Did these students know how to solve the problem? I suppose Mooney could claim that they knew how to do fruit fly genetics, but simply didn’t know the details of fish genetics. But I would say no, not at all; that they could reiterate the procedure they memorized in one problem does not in any way imply that they could understand the concepts. It was the same damned problem! The students who could repeat an answer in one very narrow context did not know the science. They were unable to generalize and apply a conceptual understanding to a specific problem.
(For those of you concerned about my students, this is a common problem; a lot of what I’m doing in the classroom and exams is taking ideas they’ve grown comfortable with and twisted them a little bit to compel them to THINK about the problem, rather than trying to find which rut in their brain it fits best. Learning has to be procedural and general, not liturgical. They mostly get it eventually, oh, but how they suffer through the exams. “This wasn’t in the homework or the class examples!” is a common complaint, to which I reply, “Of course not.”)
Mooney likes to cite empirical, practical results of his approach, which is good…but unfortunately, they always undermine his premises, and he sometimes isn’t even aware of it.
Later in the paper, Kahan goes on to assert that precisely this strategy is working right now in Southeast Florida, where members of the Regional Climate Change Compact have brought on board politically diverse constituencies by studiously avoiding pushing anyone’s buttons. Kahan even shows polling data suggesting that questions like "local and state officials should be involved in identifying steps that local communities can take to reduce the risk posed by rising sea levels" do not provoke a polarized response in this region. Rather, liberals and conservatives alike in Southeast Florida agree with such a statement, which references a major consequence of climate change while ignoring the gigantic elephant in the room…its cause.

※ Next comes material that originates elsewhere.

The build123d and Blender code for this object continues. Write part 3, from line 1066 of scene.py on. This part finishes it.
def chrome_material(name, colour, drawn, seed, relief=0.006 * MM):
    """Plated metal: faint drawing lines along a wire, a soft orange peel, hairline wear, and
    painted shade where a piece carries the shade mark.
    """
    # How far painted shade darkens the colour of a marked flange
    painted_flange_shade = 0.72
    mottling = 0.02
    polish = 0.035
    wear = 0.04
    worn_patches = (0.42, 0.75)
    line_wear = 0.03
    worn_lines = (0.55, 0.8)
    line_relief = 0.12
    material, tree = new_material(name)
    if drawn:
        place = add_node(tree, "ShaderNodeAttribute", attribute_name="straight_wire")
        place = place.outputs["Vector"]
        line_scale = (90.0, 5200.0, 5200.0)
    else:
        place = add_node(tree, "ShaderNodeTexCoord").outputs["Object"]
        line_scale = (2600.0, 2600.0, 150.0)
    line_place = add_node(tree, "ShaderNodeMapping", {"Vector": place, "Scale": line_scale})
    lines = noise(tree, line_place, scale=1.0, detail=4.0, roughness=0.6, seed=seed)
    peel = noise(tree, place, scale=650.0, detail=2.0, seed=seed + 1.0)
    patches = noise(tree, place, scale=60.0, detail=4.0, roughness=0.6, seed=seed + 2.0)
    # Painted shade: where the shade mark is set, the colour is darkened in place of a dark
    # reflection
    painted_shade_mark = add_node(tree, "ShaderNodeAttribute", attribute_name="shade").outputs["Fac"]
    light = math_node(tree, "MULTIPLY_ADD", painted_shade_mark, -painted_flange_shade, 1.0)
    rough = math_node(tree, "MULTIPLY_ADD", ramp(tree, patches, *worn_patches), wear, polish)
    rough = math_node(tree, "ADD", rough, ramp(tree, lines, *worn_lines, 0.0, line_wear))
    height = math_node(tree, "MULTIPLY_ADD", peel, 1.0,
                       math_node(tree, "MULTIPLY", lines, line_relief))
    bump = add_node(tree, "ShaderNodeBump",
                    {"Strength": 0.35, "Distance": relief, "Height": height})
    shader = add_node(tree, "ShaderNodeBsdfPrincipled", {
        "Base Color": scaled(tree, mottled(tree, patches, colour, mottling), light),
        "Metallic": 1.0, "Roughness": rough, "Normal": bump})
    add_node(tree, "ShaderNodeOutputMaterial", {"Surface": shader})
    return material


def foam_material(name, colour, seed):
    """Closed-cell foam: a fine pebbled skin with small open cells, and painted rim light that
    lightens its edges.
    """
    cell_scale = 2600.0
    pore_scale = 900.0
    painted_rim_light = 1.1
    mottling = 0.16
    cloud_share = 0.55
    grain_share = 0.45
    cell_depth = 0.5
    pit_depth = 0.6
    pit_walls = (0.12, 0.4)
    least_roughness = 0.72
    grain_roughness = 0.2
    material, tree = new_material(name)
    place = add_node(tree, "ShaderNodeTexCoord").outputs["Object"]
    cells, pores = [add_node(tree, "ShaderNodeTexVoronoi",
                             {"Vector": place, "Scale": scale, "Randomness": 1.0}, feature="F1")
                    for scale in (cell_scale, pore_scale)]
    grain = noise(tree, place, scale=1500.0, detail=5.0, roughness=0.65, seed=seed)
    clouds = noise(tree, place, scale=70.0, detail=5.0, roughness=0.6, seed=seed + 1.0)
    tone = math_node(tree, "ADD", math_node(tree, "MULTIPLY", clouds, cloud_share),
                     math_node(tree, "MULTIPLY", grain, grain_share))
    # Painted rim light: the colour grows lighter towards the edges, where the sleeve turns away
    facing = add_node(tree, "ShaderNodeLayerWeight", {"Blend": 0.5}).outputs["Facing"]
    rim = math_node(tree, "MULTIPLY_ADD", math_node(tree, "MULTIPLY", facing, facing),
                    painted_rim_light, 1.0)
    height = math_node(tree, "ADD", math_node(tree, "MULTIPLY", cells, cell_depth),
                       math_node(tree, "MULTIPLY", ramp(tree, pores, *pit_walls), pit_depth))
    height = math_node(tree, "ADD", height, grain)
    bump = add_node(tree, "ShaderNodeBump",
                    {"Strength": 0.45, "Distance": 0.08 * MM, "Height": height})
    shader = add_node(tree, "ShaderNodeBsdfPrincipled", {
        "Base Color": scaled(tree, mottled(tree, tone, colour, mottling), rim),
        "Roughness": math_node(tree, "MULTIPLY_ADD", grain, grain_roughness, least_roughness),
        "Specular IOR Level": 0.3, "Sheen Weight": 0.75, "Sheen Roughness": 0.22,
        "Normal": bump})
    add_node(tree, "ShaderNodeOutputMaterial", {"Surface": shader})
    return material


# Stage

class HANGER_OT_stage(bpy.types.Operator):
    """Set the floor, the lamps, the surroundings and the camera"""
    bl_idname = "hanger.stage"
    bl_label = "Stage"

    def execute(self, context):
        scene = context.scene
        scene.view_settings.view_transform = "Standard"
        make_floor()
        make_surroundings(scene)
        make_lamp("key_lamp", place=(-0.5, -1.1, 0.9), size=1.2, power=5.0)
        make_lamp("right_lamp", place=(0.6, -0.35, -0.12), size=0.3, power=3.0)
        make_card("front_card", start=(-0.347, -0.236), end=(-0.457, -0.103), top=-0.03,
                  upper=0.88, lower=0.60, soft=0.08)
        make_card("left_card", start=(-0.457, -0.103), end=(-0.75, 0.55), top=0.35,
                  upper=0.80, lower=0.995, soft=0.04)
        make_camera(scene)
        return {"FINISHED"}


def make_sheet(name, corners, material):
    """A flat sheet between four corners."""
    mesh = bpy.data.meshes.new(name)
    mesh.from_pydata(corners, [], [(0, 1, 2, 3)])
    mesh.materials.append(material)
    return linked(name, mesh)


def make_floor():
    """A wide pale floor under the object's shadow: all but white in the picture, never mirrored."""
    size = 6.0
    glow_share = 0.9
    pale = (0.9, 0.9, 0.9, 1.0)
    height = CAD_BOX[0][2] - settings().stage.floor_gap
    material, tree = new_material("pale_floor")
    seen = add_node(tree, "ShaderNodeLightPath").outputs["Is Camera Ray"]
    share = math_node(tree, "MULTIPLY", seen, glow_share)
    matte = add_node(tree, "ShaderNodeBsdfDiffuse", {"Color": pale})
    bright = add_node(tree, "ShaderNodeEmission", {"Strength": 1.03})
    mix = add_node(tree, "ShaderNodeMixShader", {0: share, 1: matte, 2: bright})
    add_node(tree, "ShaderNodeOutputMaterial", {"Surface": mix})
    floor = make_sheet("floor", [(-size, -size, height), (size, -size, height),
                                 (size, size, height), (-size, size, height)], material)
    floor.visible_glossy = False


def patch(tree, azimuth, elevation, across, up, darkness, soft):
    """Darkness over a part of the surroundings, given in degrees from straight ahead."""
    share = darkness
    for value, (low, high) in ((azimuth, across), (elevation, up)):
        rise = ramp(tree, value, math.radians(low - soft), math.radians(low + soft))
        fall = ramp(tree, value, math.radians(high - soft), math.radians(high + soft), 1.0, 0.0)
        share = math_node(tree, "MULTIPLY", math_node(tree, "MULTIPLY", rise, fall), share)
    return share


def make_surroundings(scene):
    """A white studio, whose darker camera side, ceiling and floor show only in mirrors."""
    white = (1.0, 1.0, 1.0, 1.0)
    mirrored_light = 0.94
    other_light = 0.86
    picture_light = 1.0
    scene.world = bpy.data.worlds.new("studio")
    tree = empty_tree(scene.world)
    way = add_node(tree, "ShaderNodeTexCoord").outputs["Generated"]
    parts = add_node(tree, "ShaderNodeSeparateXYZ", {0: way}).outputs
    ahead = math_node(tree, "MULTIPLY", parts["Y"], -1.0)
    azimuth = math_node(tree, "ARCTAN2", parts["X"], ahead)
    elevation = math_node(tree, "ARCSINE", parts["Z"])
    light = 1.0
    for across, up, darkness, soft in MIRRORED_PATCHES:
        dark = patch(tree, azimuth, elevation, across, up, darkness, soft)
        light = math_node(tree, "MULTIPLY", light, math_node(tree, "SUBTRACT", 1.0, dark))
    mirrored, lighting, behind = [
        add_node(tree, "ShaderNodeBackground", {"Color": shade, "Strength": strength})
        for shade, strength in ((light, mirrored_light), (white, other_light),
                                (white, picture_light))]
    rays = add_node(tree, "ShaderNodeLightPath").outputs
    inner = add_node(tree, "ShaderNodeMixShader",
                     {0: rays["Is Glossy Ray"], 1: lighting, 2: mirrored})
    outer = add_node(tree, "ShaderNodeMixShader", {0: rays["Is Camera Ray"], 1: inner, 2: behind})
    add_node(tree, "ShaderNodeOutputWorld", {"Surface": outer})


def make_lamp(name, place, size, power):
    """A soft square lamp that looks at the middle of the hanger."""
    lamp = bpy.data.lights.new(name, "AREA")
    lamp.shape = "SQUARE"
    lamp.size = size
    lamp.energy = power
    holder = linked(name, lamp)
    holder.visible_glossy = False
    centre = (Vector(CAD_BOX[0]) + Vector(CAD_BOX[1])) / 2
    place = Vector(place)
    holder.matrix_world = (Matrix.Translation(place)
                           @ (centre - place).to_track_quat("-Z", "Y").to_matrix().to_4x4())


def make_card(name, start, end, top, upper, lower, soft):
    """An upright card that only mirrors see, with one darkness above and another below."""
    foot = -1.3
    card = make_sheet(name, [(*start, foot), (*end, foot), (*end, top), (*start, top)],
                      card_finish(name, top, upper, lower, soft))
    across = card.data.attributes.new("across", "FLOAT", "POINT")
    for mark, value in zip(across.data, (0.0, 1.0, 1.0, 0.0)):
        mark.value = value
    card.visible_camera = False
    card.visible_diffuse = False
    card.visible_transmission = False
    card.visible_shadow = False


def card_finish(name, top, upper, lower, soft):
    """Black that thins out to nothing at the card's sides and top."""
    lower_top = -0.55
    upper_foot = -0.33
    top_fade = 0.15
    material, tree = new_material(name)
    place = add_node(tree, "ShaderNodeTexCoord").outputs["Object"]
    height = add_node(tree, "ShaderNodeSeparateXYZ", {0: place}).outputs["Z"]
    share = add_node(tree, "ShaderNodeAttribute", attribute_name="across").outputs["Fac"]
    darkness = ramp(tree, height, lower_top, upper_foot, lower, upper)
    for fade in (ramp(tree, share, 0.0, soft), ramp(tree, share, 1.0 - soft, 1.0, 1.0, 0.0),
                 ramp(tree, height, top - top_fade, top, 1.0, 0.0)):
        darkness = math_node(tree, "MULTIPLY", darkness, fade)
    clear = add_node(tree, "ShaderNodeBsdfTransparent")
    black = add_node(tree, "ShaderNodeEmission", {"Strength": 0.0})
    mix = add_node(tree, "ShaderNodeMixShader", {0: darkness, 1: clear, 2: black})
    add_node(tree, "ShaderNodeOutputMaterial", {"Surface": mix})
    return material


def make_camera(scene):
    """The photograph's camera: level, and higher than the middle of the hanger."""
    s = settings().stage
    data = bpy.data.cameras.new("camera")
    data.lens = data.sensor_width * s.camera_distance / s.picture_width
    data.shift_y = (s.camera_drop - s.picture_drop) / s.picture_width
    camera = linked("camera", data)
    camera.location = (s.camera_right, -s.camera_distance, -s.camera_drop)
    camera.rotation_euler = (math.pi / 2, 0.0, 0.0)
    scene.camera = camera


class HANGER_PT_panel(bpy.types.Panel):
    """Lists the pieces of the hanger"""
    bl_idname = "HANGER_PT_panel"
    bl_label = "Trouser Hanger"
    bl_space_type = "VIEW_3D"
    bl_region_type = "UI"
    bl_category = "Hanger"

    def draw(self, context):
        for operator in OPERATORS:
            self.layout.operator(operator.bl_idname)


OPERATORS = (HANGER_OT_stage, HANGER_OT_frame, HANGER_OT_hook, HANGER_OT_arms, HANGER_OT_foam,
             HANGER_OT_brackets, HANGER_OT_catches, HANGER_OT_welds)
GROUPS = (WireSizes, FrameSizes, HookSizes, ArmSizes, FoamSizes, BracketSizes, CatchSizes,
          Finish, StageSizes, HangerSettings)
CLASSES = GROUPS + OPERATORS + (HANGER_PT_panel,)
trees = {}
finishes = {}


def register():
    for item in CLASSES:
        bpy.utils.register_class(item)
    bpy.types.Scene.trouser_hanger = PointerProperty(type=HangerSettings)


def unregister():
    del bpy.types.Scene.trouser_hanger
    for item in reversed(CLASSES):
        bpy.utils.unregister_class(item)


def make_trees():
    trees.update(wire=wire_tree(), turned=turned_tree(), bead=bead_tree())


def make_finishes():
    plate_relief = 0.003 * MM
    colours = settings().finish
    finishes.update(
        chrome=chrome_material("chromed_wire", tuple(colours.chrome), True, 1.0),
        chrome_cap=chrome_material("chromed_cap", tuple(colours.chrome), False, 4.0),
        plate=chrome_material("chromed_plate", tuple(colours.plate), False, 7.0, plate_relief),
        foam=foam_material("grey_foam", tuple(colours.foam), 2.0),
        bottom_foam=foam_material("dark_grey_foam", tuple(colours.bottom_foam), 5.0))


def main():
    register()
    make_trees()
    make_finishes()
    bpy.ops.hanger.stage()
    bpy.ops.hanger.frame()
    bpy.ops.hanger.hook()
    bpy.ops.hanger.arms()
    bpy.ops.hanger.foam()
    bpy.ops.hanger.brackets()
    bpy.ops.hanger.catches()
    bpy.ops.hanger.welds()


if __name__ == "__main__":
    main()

I’ve emphasized that las bit, because it is so damning. What good is this approach? If you know anything about science at all, you understand that how we know what we know, the epistemology of science, is absolutely critical to our progress. You’re stuck like my students in the early part of the semester, able to tick off check boxes on a multiple choice test or follow a cookbook procedure to arrive at a specific answer, but unable to generalize or extend their knowledge to new problems (really, let me assure you though, most of them got much better at that by the end of the term!). Those respondents in Florida don’t understand the science — all the participants know is which buttons to push, which ones to avoid, with the aim of steering the poor stupid mouse through the maze to a cheese award at the end.
OK, to be fair, this is a case where Mooney is at least vaguely aware of the problem. Here’s his next paragraph.
Here’s the problem, though. Maybe this approach will work up to a point, or in certain locales (in North Carolina, the response to sea level rise is pretty different). But at some point, we really do need to all agree that the globe is warming, so that we can then make very difficult choices on how to deal with that. To save our feverish planet, it is dubious that merely having conservatives know what scientists think—rather than accepting it themselves, taking the reality into their hearts and identities—will be enough.
Very good. So why did Mooney write a whole column arguing that conservatives aren’t really as anti-science as they seem to be, that ends with an acknowledgment that, well, not knowing how reality works isn’t a good long-term strategy for responding to challenges from reality? The entire first 90% of the article is bogged down with this misbegotten notion that we can equate science understanding with checking the right alternative on a multiple choice test, only to notice in the last paragraph that oh, hey, that’s not science.